Avalanche takes a similar approach with multiple chains: the X-Chain uses DAG structure for simple token transfers, while the C-Chain provides EVM compatibility with traditional block structure. Users can choose the model that fits their use case.
When DAG Makes Sense
DAG architectures excel for high-throughput simple transfers, especially micropayments. IoT networks with millions of devices making tiny payments, content monetization with per-view payments, or machine-to-machine commerce - these use cases benefit from DAG’s parallelism and potential for low or zero fees.
Applications requiring strict ordering or complex smart contracts face more friction on DAG systems. DeFi protocols, gaming with complex state, and anything requiring EVM compatibility typically work better on traditional blockchains or DAG hybrids that add ordering layers.
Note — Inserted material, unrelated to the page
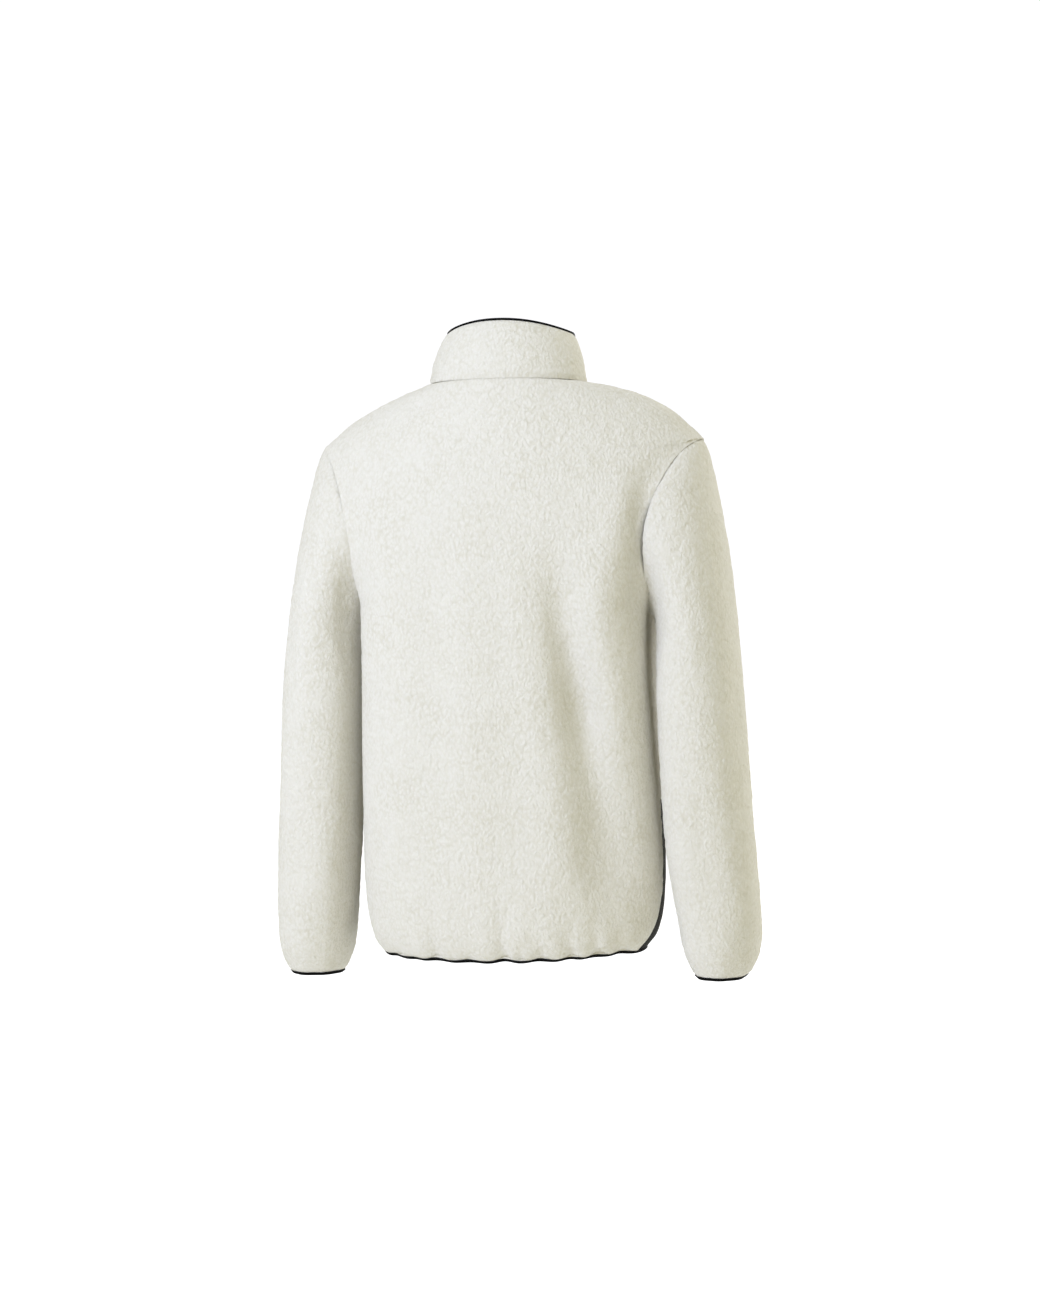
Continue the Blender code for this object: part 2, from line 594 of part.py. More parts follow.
def make_sleeves():
    places = [0.0, 1.0, 2.0, 3.0, 4.0, 5.0, 6.0, 7.0, 8.0, 9.0, 10.0, 11.0, 12.0, 13.0, 14.0]
    places += [14.8, 15.5, 16.3, 17.0]
    points, normals, turns = sleeve_grid(places)
    grid_turns = np.repeat(turns[None, :], len(places), axis=0)
    grid_places = np.repeat(np.array(places)[:, None], len(turns), axis=1)
    lift = sleeve_lift(grid_turns, grid_places)[..., None]
    outer = points + normals * lift
    inner = points + normals * (lift - sherpa_wall)
    share = smooth_step(np.array(places) / places[-1])[:, None, None]
    sway = as_table(sleeve_sway_columns, sleeve_sway_rows)
    for label, side in (("left", 1), ("right", -1)):
        mirror = np.array([side, 1.0, 1.0])
        drop = np.array([0.0, 0.0, -sleeve_drop[label]]) * share
        near = np.interp(places, sway["ring"], sway[label + "_in"])[:, None]
        far = np.interp(places, sway["ring"], sway[label + "_out"])[:, None]
        outness = (1 - np.cos(turns))[None, :] / 2
        move = np.zeros(outer.shape)
        move[..., 0] = side * (near * (1 - outness) + far * outness)
        cloth = outer * mirror + move + drop
        lining_side = inner * mirror + move + drop
        wall_between("sleeve_" + label, cloth, lining_side, "cream_sherpa", closed=True)
        edge_way = unit(cloth[-1] - cloth[-2])
        edge_normals = normals[-1] * mirror
        name = "cuff_binding_" + label
        binding(name, cloth[-1], edge_normals, edge_way, binding_height, closed=True)


def binding(name, edge, normals, ways, height, closed):
    """A folded strip over a cut edge: a rounded band that goes on from the wall."""
    profile = [
        (seam_gap, -0.0004),
        (seam_gap + height * 0.45, 0.0),
        (seam_gap + height, -0.0012),
        (seam_gap + height, 0.0012 - sherpa_wall),
        (seam_gap + height * 0.45, -sherpa_wall),
        (seam_gap, 0.0004 - sherpa_wall),
    ]
    rings = [edge + ways * along + normals * out for along, out in profile]
    count = len(profile)
    columns = len(edge)
    points = np.concatenate(rings)
    faces = []
    for i in range(columns if closed else columns - 1):
        following = (i + 1) % columns
        for k in range(count):
            turn = (k + 1) % count
            faces.append([k * columns + i, k * columns + following])
            faces[-1] += [turn * columns + following, turn * columns + i]
    if not closed:
        faces.append([k * columns for k in range(count)])
        faces.append([k * columns + columns - 1 for k in reversed(range(count))])
    return make_object(name, points, faces, "black_binding")


def edge_band(name, table, ring, next_ring, height, folded):
    """The binding along the hem or along the top of the collar, open at the zip."""
    end = abs(float(angle_at_x(table, zip_half_opening, ring)))
    angles = row_angles(table, ring, -end, math.pi + end, binding_columns, (0.0, 0.0))
    places = np.full(angles.shape, float(ring))
    points = ring_point(table, angles, places)
    normals = ring_normal(table, angles, places)
    ways = unit(points - ring_point(table, angles, np.full(angles.shape, float(next_ring))))
    if folded:
        points = points + normals * fold_lift(points, normals)[:, None]
    binding(name, points, normals, ways, height, closed=False)


def zip_line(x, top):
    """Points and normals up the centre front at x from the middle, up to a collar ring."""
    points = []
    normals = []
    for table, rings in (
        (body, [0.0, 0.6, 1.3, 2.0, 3.0, 4.0, 5.0, 6.0, 7.0, 8.0, 9.0, 10.0, 11.0, 12.0, 13.5, 15.0]),
        (body, [16.0, 17.0, 18.0, neck_ring]),
        (collar, [0.02, 1.0, 2.0, 3.0, top]),
    ):
        for ring in rings:
            angle = angle_at_x(table, x, ring)
            points.append(ring_point(table, angle, ring))
            normals.append(ring_normal(table, angle, ring))
    return np.array(points), np.array(normals)


def strip(name, near, far, depth, finish, top):
    """A band between two lines up the front, from one depth under the pile to another."""
    rows = []
    for x in (near, far):
        points, normals = zip_line(x, top)
        points = points + normals * fold_lift(points, normals)[:, None]
        rows.append((points, normals))
    outer = np.stack([points - normals * depth[0] for points, normals in rows], axis=1)
    inner = np.stack([points - normals * depth[1] for points, normals in rows], axis=1)
    return wall_between(name, outer, inner, finish)


def box(name, size, place, rotation):
    cell = bmesh.new()
    bmesh.ops.create_cube(cell, size=1.0)
    bmesh.ops.scale(cell, vec=size, verts=cell.verts)
    bmesh.ops.transform(cell, matrix=Matrix.Translation(place) @ rotation, verts=cell.verts)
    mesh = bpy.data.meshes.new(name)
    cell.to_mesh(mesh)
    cell.free()
    piece = bpy.data.objects.new(name, mesh)
    bpy.context.scene.collection.objects.link(piece)
    return piece


def rod(name, radius, length, place, sides=12):
    """A round rod along X."""
    cell = bmesh.new()
    turn = Matrix.Rotation(math.radians(90), 4, "Y")
    bmesh.ops.create_cone(
        cell, cap_ends=True, segments=sides, radius1=radius, radius2=radius, depth=length,
        matrix=Matrix.Translation(place) @ turn,
    )
    mesh = bpy.data.meshes.new(name)
    cell.to_mesh(mesh)
    cell.free()
    piece = bpy.data.objects.new(name, mesh)
    bpy.context.scene.collection.objects.link(piece)
    return piece


def combine(target, tool, operation):
    """Joins or cuts one solid with another and keeps only the result."""
    change = target.modifiers.new(operation.lower(), "BOOLEAN")
    change.operation = operation
    change.object = tool
    depsgraph = bpy.context.evaluated_depsgraph_get()
    mesh = bpy.data.meshes.new_from_object(target.evaluated_get(depsgraph))
    target.modifiers.clear()
    target.data = mesh
    bpy.data.objects.remove(tool)


def bevel_edges(piece, width):
    cell = bmesh.new()
    cell.from_mesh(piece.data)
    bmesh.ops.bevel(cell, geom=cell.edges[:], offset=width, segments=1, affect="EDGES")
    cell.to_mesh(piece.data)
    cell.free()


def make_zip():
    near = chain_half_width + seam_gap
    far = chain_half_width + tape_width
    strip("zip_tape_left", near, far, tape_depth, "black_tape", tape_top)
    strip("zip_tape_right", -near, -far, tape_depth, "black_tape", tape_top)
    strip("zip_chain", chain_half_width, -chain_half_width, chain_depth, "black_resin", chain_top)
    angle = -math.pi / 2
    place = ring_point(collar, angle, slider_ring)
    normal = ring_normal(collar, angle, slider_ring)
    lean = math.atan2(normal[2], -normal[1])
    turn = Matrix.Rotation(-lean, 4, "X")
    middle = Vector(place) - Vector(normal) * 0.0022
    slider = box("zip_slider", slider_size, middle, turn)
    bevel_edges(slider, 0.0008)
    face = slider_size[1] / 2
    bridge_out = face + bridge_size[1] / 2 - 0.0004
    bridge = box("bridge", bridge_size, middle + Vector(normal) * bridge_out, turn)
    axis_place = middle + Vector(normal) * (face + 0.0014)
    hole = rod("hole", 0.0011, 0.006, axis_place)
    combine(bridge, hole, "DIFFERENCE")
    combine(slider, bridge, "UNION")
    slider.data.materials.clear()
    slider.data.materials.append(make_material("black_enamel"))
    make_pull(axis_place)


def make_pull(axis_place):
    """The pull tab: a bar through the slider's bridge, two arms and a long plate."""
    width, thickness, length = pull_size
    arm = 0.0014
    plain = Matrix.Identity(4)
    plate_length = length - pull_window
    plate_place = axis_place - Vector((0, 0, pull_window + plate_length / 2))
    pull = box("zip_pull", (width, thickness, plate_length), plate_place, plain)
    bevel_edges(pull, 0.0004)
    for side in (-1, 1):
        x = side * (width / 2 - arm / 2 - 0.0001)
        arm_place = axis_place + Vector((x, 0, -pull_window / 2 + 0.0001))
        part = box("arm", (arm, thickness * 0.86, pull_window + 0.0016), arm_place, plain)
        combine(pull, part, "UNION")
    bar = rod("bar", pull_bar_radius, width - arm, axis_place, sides=10)
    combine(pull, bar, "UNION")
    slot = box("slot", (0.0024, 0.01, 0.0090), axis_place - Vector((0, 0, 0.0185)), plain)
    combine(pull, slot, "DIFFERENCE")
    pull.data.transform(Matrix.Translation(-axis_place))
    pull.location = axis_place
    pull.data.materials.clear()
    pull.data.materials.append(make_material("black_enamel"))


def main():
    for old in list(bpy.data.objects):
        bpy.data.objects.remove(old)
    make_panels()
    make_collar()
    make_sleeves()
    edge_band("hem_binding", body, 0.0, 0.4, binding_height, folded=True)
    edge_band("collar_binding", collar, collar_top, collar_top - 0.3, collar_binding_height, folded=False)
    make_zip()


main()
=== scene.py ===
import math

import bmesh
import bpy
import numpy as np
from mathutils import Matrix, Vector
from mathutils.kdtree import KDTree


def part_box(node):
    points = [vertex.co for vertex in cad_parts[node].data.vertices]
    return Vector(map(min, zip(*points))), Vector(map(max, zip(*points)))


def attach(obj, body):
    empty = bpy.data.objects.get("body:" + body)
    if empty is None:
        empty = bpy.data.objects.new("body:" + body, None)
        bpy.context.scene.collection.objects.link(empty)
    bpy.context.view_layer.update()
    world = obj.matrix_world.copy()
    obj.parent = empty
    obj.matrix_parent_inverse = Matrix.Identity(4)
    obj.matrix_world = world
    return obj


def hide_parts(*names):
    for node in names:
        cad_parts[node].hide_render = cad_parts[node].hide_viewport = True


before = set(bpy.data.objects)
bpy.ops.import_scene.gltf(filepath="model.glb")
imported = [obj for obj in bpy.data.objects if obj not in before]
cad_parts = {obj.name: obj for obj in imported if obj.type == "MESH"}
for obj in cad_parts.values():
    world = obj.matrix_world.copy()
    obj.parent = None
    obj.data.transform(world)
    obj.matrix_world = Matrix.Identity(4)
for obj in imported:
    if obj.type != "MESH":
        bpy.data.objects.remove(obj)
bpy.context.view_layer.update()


# The camera looks at the jacket's back from a little to one side.
cameraSetup = {"turn": 195.0, "distance": 3.0, "height": -0.324, "sideStep": 0.0070, "lens": 69.8}
# An even pale room with a soft box on the left, on the camera's side, another on the right,
# beyond the jacket, and a weak one above. A place is how far right, nearer and up.
lightSetup = {
    "ambientColour": "#FFFAD0",
    "ambient": 0.54,
    "backdrop": 1.05,
    "keyColour": "#D3DCFF",
    "keyPower": 54.0,
    "boxSize": 1.2,
    "keyPlace": (-1.75, 1.85, 0.95),
    "fillColour": "#E4E6F4",
    "fillPower": 46.0,
    "fillPlace": (2.25, -1.55, 0.9),
    "topPower": 11.0,
    "topPlace": (0.5, 0.5, 2.0),
}
floorSetup = {
    "height": -1.05,
    "size": 30.0,
    "colour": "#F2F2F0",
    "roughness": 0.9,
    "lift": 0.90,  # its own light as the camera sees it
    "glow": 0.10,  # and as the jacket is lit by it
    "liftColour": "#ECEEFF",
}


def hexColour(code):
    # sRGB hex to linear
    parts = [int(code[i:i + 2], 16) / 255 for i in (1, 3, 5)]
    linear = [part / 12.92 if part <= 0.04045 else ((part + 0.055) / 1.055) ** 2.4 for part in parts]
    return (*linear, 1.0)


def addNode(tree, kind, settings=None, links=None):
    # settings go to inputs by name or number, or else to the node's own properties
    node = tree.nodes.new(kind)
    for name, value in (settings or {}).items():
        if isinstance(name, int) or name in node.inputs:
            node.inputs[name].default_value = value
        else:
            setattr(node, name, value)
    for name, socket in (links or {}).items():
        tree.links.new(socket, node.inputs[name])
    return node


def viewAxes():
    turn = math.radians(cameraSetup["turn"])
    right = Vector((math.cos(turn), math.sin(turn), 0))
    back = Vector((math.sin(turn), -math.cos(turn), 0))
    return turn, right, back


def makeCamera():
    turn, right, back = viewAxes()
    look = Vector((0, 0, cameraSetup["height"])) + right * cameraSetup["sideStep"]
    data = bpy.data.cameras.new("camera")
    data.lens = cameraSetup["lens"]
    camera = bpy.data.objects.new("camera", data)
    bpy.context.scene.collection.objects.link(camera)
    camera.location = look + back * cameraSetup["distance"]
    camera.rotation_euler = (math.radians(90), 0, turn)
    bpy.context.scene.camera = camera


def makeSoftBox(name, power, place, colour):
    right, back = viewAxes()[1:]
    data = bpy.data.lights.new(name, "AREA")
    data.energy = power
    data.size = lightSetup["boxSize"]
    data.color = hexColour(colour)[:3]
    lamp = bpy.data.objects.new(name, data)
    bpy.context.scene.collection.objects.link(lamp)
    aim = Vector((0, 0, cameraSetup["height"]))
    lamp.location = aim + right * place[0] + back * place[1] + Vector((0, 0, place[2]))
    lamp.rotation_euler = (aim - lamp.location).to_track_quat("-Z", "Y").to_euler()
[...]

The choice isn’t necessarily either/or. Ecosystem designs might use DAG networks for payments and messaging while relying on blockchain or hybrid systems for complex programmable logic. Understanding the trade-offs helps architects choose appropriate tools for specific problems.
The Future of DAG Technology
Research continues on proving DAG security properties rigorously, improving ordering mechanisms, and making smart contracts more practical. IOTA’s removal of its centralized Coordinator represents a major test of whether pure DAG systems can achieve decentralized finality. Success could validate the approach for broader adoption.
Hybrid designs will likely dominate practical deployments. Pure DAG offers theoretical elegance but practical challenges; combining DAG efficiency with proven finality mechanisms offers a pragmatic path forward. The question isn’t whether DAGs will replace blockchains but how DAG concepts will be incorporated into next-generation distributed systems.
The fundamental insight - that transactions can confirm each other in a web rather than waiting for sequential blocks - has proven valuable. Whether through pure DAG systems or hybrid architectures, that insight continues influencing blockchain design as the field pursues greater scalability without sacrificing security.